Severance packages had an impact on cash flow:
General and administrative expenses for the first quarter of 2012 increased by $412,887, or 97%, to $838,455 compared with $425,568 for the same quarter of 2011. General and administrative expenses include all payroll and related costs for the Company. Payroll and directors’ compensation costs decreased on a quarter-over-quarter basis by $18,281; however, the Company took a one-time restructuring charge of $349,550 relating to severance costs in the period.
Some went to Mark Farrell. Interesting that he was given 12-17 million in shares also.
Also interesting is that to get the processing division back about 17 million shares were issued at a deemd value of 5 cents.

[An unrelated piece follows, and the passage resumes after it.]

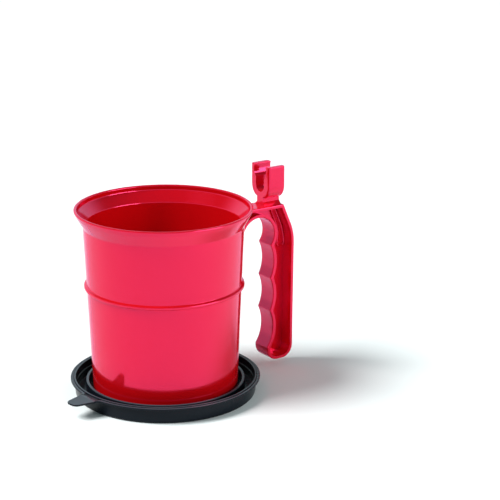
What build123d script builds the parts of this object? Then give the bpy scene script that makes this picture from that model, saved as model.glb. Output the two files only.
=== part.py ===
from build123d import *
import os
from math import atan2, cos, degrees, sqrt

# Paint cup of one litre with a moulded grip and a brush clip, standing in its own lid.
# Millimetres. The origin is the centre of the lid's underside, +Z is up and +X points to the grip.

# Lid, turned over so that its outer face lies on the floor
lid_height = 12.4
panel_thickness = 1.6
panel_corner = 1.8
skirt_wall = 1.0
skirt_mouth_wall = 1.4
skirt_draft = 0.8
flange_reach = 2.2
flange_thickness = 1.3
rib_height = 0.4
rib_width = 1.3
snap_bead_height = 1.6
snap_bead_reach = 0.6
rim_clearance = 0.1
plug_depth = 8.6
plug_wall = 2.2
plug_lead = 0.7
plug_clearance = 0.25

# Pull tab on the lid's flange, bending where it leaves its root
tab_turn_degrees = 187.5
tab_root_reach = 3.1
tab_length = 16.4
tab_root_half_width = 8.3
tab_tip_half_width = 4.9
tab_tip_round = 4.2
tab_root_fillet = 3.5

# Cup
cup_height = 133.5
crease_radius = 56.1
taper_in = 5.05
foot_ring_width = 2.4
foot_recess = 2.6
foot_round = 1.2
base_thickness = 2.2
base_fillet = 5.0
wall = 2.0
bead_drop = 55.5
bead_height = 3.2
bead_crest_height = 1.8
bead_reach = 1.9
bead_round = 0.9
flare_out = 6.6
flare_depth = 12.0
lip_height = 4.5
lip_lean = 1.0
rim_width = 2.7
rim_round = 0.9
inner_lip_height = 3.6
inner_crease_lift = 0.7

# Grip, an upright hung from an arch, with a deep recess on one side and a shallow one on the other
grip_stand = 51.1
grip_lean = 1.3
grip_width = 16.0
grip_bottom = 6.0
flange_wall = 2.4
web_wall = 2.6
back_recess = 2.6
lid_gap = 0.4
root_sink = 5.0
shoulder_inset = 10.0
shoulder_drop = 22.4
shoulder_round = 36.0
top_corner_round = 1.2
heel_round = 9.5
toe_round = 9.0
finger_depth = 20.9
finger_count = 3
toe_share = 0.13
groove_depth = 3.0
cusp_round = 1.5
arch_leg = 5.9
arch_cover = 7.2
arch_drop_share = 0.92
arch_root_drop = 10.5
arch_root_round = 5.0
toe_height = 10.6
grip_edge_round = 0.9
pad_rise = 0.8
pad_top_radius = 1.3
pad_waist_radius = 1.9
pad_tip_radius = 3.0
pad_gap = 0.6

# Brush clip, a deep channel on a neck above the shoulder of the grip
clip_length = 14.4
neck_half_width = 3.5
neck_height = 5.4
neck_foot_flare = 2.5
clip_floor = 4.4
slot_half_width = 5.0
slot_depth = 16.0
seat_radius = 7.45
jaw_half_width = 11.0
jaw_rise = 3.5
jaw_foot_rise = 9.7
jaw_end_round = 1.6
jaw_tip_round = 0.6

# Heights and radii that follow from the sizes above
foot_radius = crease_radius - taper_in
rim_radius = crease_radius + flare_out
foot_z = panel_thickness
rim_z = foot_z + cup_height
crease_z = rim_z - flare_depth
bead_z = rim_z - bead_drop
flange_top = lid_height - rib_height
flange_bottom = flange_top - flange_thickness
skirt_inner_low = rim_radius + rim_clearance
skirt_inner_high = skirt_inner_low + skirt_draft
skirt_outer_low = skirt_inner_low + skirt_wall
skirt_outer_high = skirt_inner_high + skirt_mouth_wall
flange_radius = skirt_outer_high + flange_reach
tab_hinge_radius = flange_radius + tab_root_reach
grip_top = rim_z - (lid_height - panel_thickness) - lid_gap
grip_reach = crease_radius + grip_stand
shoulder_x = grip_reach - shoulder_inset
shoulder_z = grip_top - shoulder_drop
web_face_y = grip_width / 2 - back_recess - web_wall
clip_x = shoulder_x - top_corner_round - clip_length / 2
neck_top = grip_top + neck_height
slot_bottom = neck_top + clip_floor
seat_z = slot_bottom + slot_depth


def body_radius(z):
    """Outer radius of the tapered wall at a height."""
    share = (z - foot_z) / (crease_z - foot_z)
    return foot_radius + (crease_radius - foot_radius) * share


def inner_flare_radius(depth):
    """Inner radius of the flare at a depth under the rim."""
    high = rim_radius - rim_width
    low = crease_radius - wall
    run = flare_depth - inner_crease_lift - inner_lip_height
    return high - (high - low) * (depth - inner_lip_height) / run


def revolved(corners):
    """Solid of revolution from corners given as radius, height and rounding."""
    points = [(x, z) for x, z, _ in corners]
    radii = [rounding for _, _, rounding in corners]
    with BuildPart() as solid:
        with BuildSketch(Plane.XZ):
            with BuildLine():
                FilletPolyline(*points, radius=radii, close=True)
            make_face()
        revolve(axis=Axis.Z)
    return solid.part


def round_corner(sketch, x, y, radius):
    """Round the corner of a sketch that lies nearest a point of its plane."""
    fillet(sketch.vertices().sort_by_distance(Vector(x, y))[0], radius)


# Cup

def cup_outer_corners():
    """Outer line of the cup from the foot over the bead to the rim, with the roundings."""
    bead_low = bead_z - bead_height / 2
    bead_high = bead_z + bead_height / 2
    crest_radius = body_radius(bead_z) + bead_reach
    return [
        (foot_radius, foot_z, foot_round),
        (body_radius(bead_low), bead_low, 0),
        (crest_radius, bead_z - bead_crest_height / 2, bead_round),
        (crest_radius, bead_z + bead_crest_height / 2, bead_round),
        (body_radius(bead_high), bead_high, 0),
        (crease_radius, crease_z, 0),
        (rim_radius - lip_lean, rim_z - lip_height, lip_lean),
        (rim_radius, rim_z, rim_round),
    ]


def cup_envelope():
    """The cup's outer form filled solid, which cuts what is moulded onto it."""
    return revolved([(0, foot_z, 0), *cup_outer_corners(), (0, rim_z, 0)])


def make_cup_body():
    floor_z = foot_z + foot_recess + base_thickness
    return revolved([
        (foot_radius - foot_ring_width, foot_z, 0),
        *cup_outer_corners(),
        (rim_radius - rim_width, rim_z, rim_round),
        (rim_radius - rim_width, rim_z - inner_lip_height, lip_lean),
        (crease_radius - wall, crease_z + inner_crease_lift, 0),
        (body_radius(floor_z) - wall, floor_z, base_fillet),
        (0, floor_z, 0),
        (0, foot_z + foot_recess, 0),
        (foot_radius - foot_ring_width, foot_z + foot_recess, 0),
    ])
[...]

If the shares are worthless, why bother. Mark must have known about the debt problems. Since he left there were hardly no merchant/dealer sign-ons. the problems were at the doorstep back in March 2012.
Despite everything,the new president Dave Campbell kept talking about a profitability timeiine which was possibly drawing nearer. (See 2nd Management Analysis and Discussion 2012--- SEDAR)
Two things stand out. Why accept shares when they are almost worthless, and why remain such optimists unless everyone was way out of touch with reality. Myabe like me. Part of my optimism on these posts were fed by the optimism of the two presidents' statements. That's all I had to go by.